Saved entries
──────

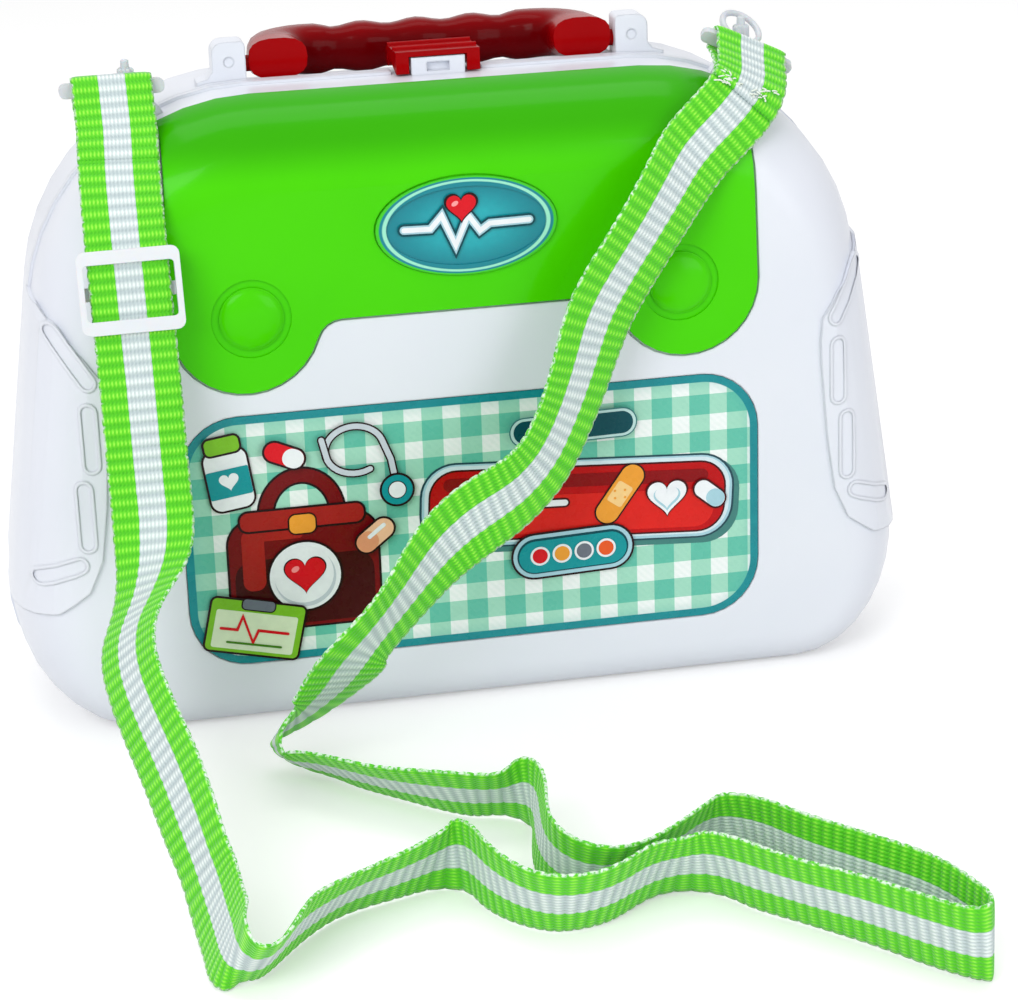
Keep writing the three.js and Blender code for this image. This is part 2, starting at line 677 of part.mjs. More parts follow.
// Four screws hold the flap from the inside
const screwSpots = [[-screw_x, screw_lower_z], [screw_x, screw_lower_z], [-screw_upper_x, screw_upper_z], [screw_upper_x, screw_upper_z]];
const screws = [];
for (const [x, z] of screwSpots) {
  const bossFront = -shell_depth + flap_skin / 2;
  const bossBack = -shell_depth + flap_skin + boss_long;
  flap = flap.add(cylinderY(boss_r, bossFront, bossBack, x, z, small_facets));
  flap = flap.subtract(cylinderY(screw_r + pin_gap, bossFront + flap_skin, bossBack + over, x, z, 16));
  front = front.subtract(cylinderY(boss_r + seat_gap, bossFront - over, bossBack + over, x, z, small_facets));
  const head = cylinderY(screw_head_r, bossBack + seat_gap, bossBack + seat_gap + screw_head_thick, x, z, small_facets);
  const shaft = cylinderY(screw_r, bossFront + 2 * flap_skin, bossBack + screw_head_thick, x, z, 16);
  screws.push(head.add(shaft));
}

// Catch block with a slot, in front of the parting line
front = front.subtract(box(-rim_cut_half, rim_cut_half, -over, 0, case_height, case_height + over));
front = front.add(box(-catch_half_width, catch_half_width, catch_front_y, catch_back_y, case_height - wall / 2, catch_top_z));
front = front.subtract(box(-catch_slot_half, catch_slot_half, catch_front_y - over, catch_front_y + catch_slot_deep,
  catch_slot_low_z, catch_slot_high_z));

// Ears and upright pins for the strap
for (const side of [-1, 1]) {
  const x = side * pin_x;
  const ear = cylinderY(ear_r, pin_y - ear_half, pin_y + ear_half, x, ear_z).subtract(form(-1, -wall, -over));
  front = front.add(ear).subtract(cylinderZ(strap_stem_r + pin_gap, strap_pin_low_z - seat_gap - strap_stem_long,
    strap_pin_top_z, x, pin_y, 16));
}
function strapPin(side) {
  const x = side * pin_x;
  return cylinderZ(strap_pin_r, strap_pin_low_z, strap_pin_shoulder_z, x, pin_y, small_facets)
    .add(cylinderZ(strap_tip_r, strap_pin_shoulder_z - strap_tip_r, strap_pin_top_z, x, pin_y, small_facets))
    .add(cylinderZ(strap_stem_r, strap_pin_low_z - strap_stem_long, strap_pin_low_z + strap_tip_r, x, pin_y, 16));
}

// Rear shell with the handle well
let rear = halfShell(1);
const wellInner = box(-well_half_width - wall, well_half_width + wall, part_gap, shell_depth - rear_inset_top, well_floor_z - wall,
  case_height - wall / 2).add(box(-well_half_width - wall, well_half_width + wall, part_gap, shell_depth, well_floor_z - wall,
  case_height)).intersect(form(1, 0, part_gap));
rear = rear.add(wellInner);
rear = rear.subtract(box(-well_half_width, well_half_width, well_front_y, shell_depth + over, well_floor_z, case_height + over));
rear = rear.subtract(box(-rim_cut_half, rim_cut_half, 0, over, case_height, case_height + over));

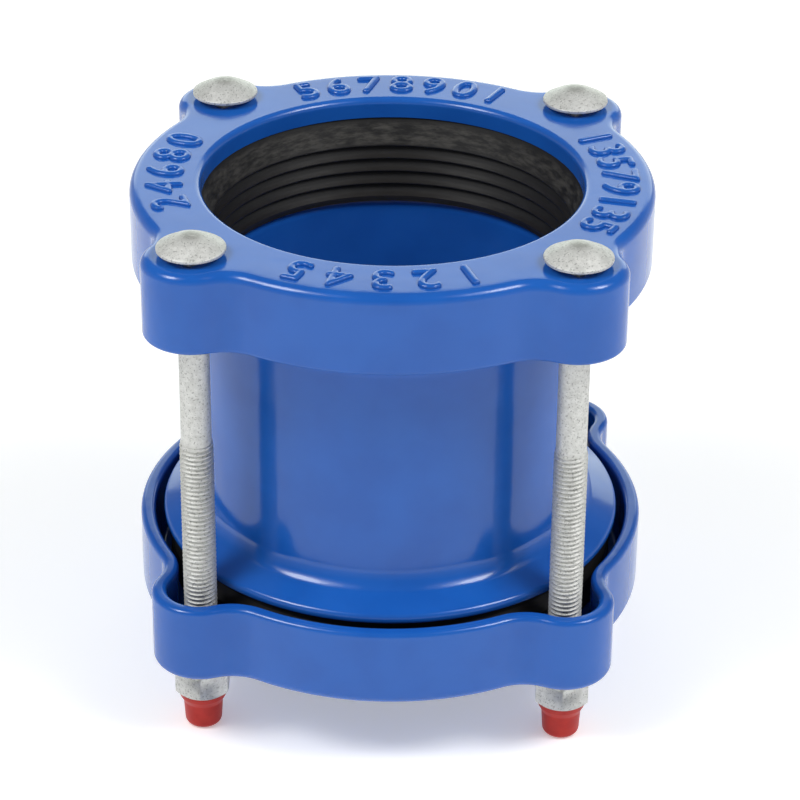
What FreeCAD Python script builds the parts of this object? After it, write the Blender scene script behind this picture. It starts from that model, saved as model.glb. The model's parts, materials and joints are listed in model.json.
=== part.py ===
import FreeCAD, Part
import os

import Sketcher
from FreeCAD import Vector


# Flexible coupling for plain-ended pipe, in millimetres.
# The coupling's axis is Z. Z = 0 is the floor that its four thread caps stand on.
# The front is -Y, and the bolts stand at 45 degrees to the front.

doc = FreeCAD.newDocument("flexible_coupling")

SIZES = [
    ("ring_diameter", 187, "outside of a ring, between its lobes"),
    ("section_depth", 29.5, "from the largest pipe that fits to the outside of a ring"),
    ("ring_bore_play", 4.2, "space between that pipe and the hole of a ring"),
    ("ring_height", 30, "height of a ring's casting"),
    ("web_thickness", 7.5, "flat wall of a ring, round the pipe hole"),
    ("skirt_wall", 5.5, "wall of a ring's skirt and lobes"),
    ("bolt_inset", 1, "how far inside the outside of a ring the bolts' centres lie"),
    ("lobe_radius", 17.5, "outside of a lobe, about its bolt"),
    ("lobe_blend", 16, "hollow curve where a lobe runs into the ring"),
    ("crown_rounding", 3.5, "outer edge of a ring's flat face"),
    ("lip_rounding", 2.5, "edge of the pipe hole on the flat face"),
    ("rim_rounding", 2, "inner and outer edge of a skirt's rim"),
    ("cavity_rounding", 3, "corner inside a ring, where skirt and web meet"),
    ("sleeve_length", 106, "centre sleeve, end to end"),
    ("sleeve_play", 2, "space between the largest pipe and the centre sleeve's barrel"),
    ("sleeve_wall", 5.5, "wall of the barrel"),
    ("flare_gap", 3.2, "space between a flare and the skirt round it"),
    ("flare_length", 9.6, "outside of a flare, from its end to the barrel"),
    ("flare_lip", 3.2, "straight edge at the end of a flare"),
    ("mouth_wall", 8.8, "thickness of a flare's end face"),
    ("mouth_depth", 14, "depth of the cone inside a flare"),
    ("flare_hollow", 8, "curve from the barrel into a flare, and from the bore into its cone"),
    ("flare_shoulder", 2, "curve from a flare's slope to its lip"),
    ("mouth_rounding", 1, "edge between a flare's end face and its cone"),
    ("gasket_play", 0.5, "space between the largest pipe and a gasket's ribs"),
    ("gasket_standout", 21, "how far a gasket stands out of the sleeve while the bolts are loose"),
    ("nose_gap", 2, "from a gasket's nose to the foot of the flare's cone"),
    ("gasket_inset", 5.5, "space between a gasket's heel and the skirt"),
    ("gasket_gap", 0.4, "space between a gasket and the flare's cone"),
    ("gasket_lead", 4.5, "how far the entry cone opens out beyond the ribs"),
    ("entry_depth", 10, "height of a gasket's smooth entry cone"),
    ("rib_count", 4, "sealing ribs on top of the last one at the nose"),
    ("rib_pitch", 5.2, "rib to rib"),
    ("rib_height", 2.4, "depth of the grooves between the ribs"),
    ("rib_undercut", 0.7, "slope of the side of a rib that faces the nose"),
    ("bolt_size", 12, "outside of the thread"),
    ("shank_diameter", 10.8, "plain shank, as thick as the blank that the thread is rolled on"),
    ("thread_length", 118, "threaded part of a bolt"),
    ("thread_chamfer", 1.2, "chamfer at the end of the thread"),
    ("head_diameter", 24, "mushroom head of a bolt"),
    ("head_height", 5.6, "height of that head"),
    ("head_edge", 1.1, "straight edge round the head"),
    ("head_lift", 2, "how far the loose bolts stand up out of the upper ring"),
    ("neck_width", 12.3, "square neck under the head"),
    ("neck_length", 7, "length of the square neck"),
    ("neck_play", 0.4, "space round the neck in the ring's square hole"),
    ("washer_diameter", 24, "outside of a washer"),
    ("washer_thickness", 2.5, "thickness of a washer"),
    ("washer_play", 0.5, "space between thread and washer"),
    ("nut_width", 19, "across the flats of a nut"),
    ("nut_height", 10.8, "height of a nut"),
    ("nut_play", 0.05, "running space between thread and nut"),
    ("nut_bevel", 1.5, "height of the bevel on a nut's corners"),
    ("nut_face_inset", 0.3, "how far inside its flats the bevel of a nut begins"),
    ("cap_height", 14.3, "thread cap, over all"),
    ("cap_base", 1, "closed end of a thread cap"),
    ("cap_play", 0.05, "space between thread and thread cap"),
    ("cap_gap", 0.3, "space between a nut and the cap below it"),
    ("cap_collar", 17.8, "outside of the collar at the cap's mouth"),
    ("cap_waist", 14.4, "outside of the cap below its collar"),
    ("cap_foot", 13.2, "outside of the cap at its closed end"),
    ("collar_height", 2.6, "straight part of the collar"),
    ("collar_slope", 1.8, "height of the slope under the collar"),
    ("cap_rounding", 2.8, "edge of the closed end"),
    ("cap_funnel", 1.2, "how far the cap's mouth opens out"),
]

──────

- _Task directions_: Check every line of the entries above for the word "Blender" and report how many lines contain it, giving the number only.

- _Correct answer_: 2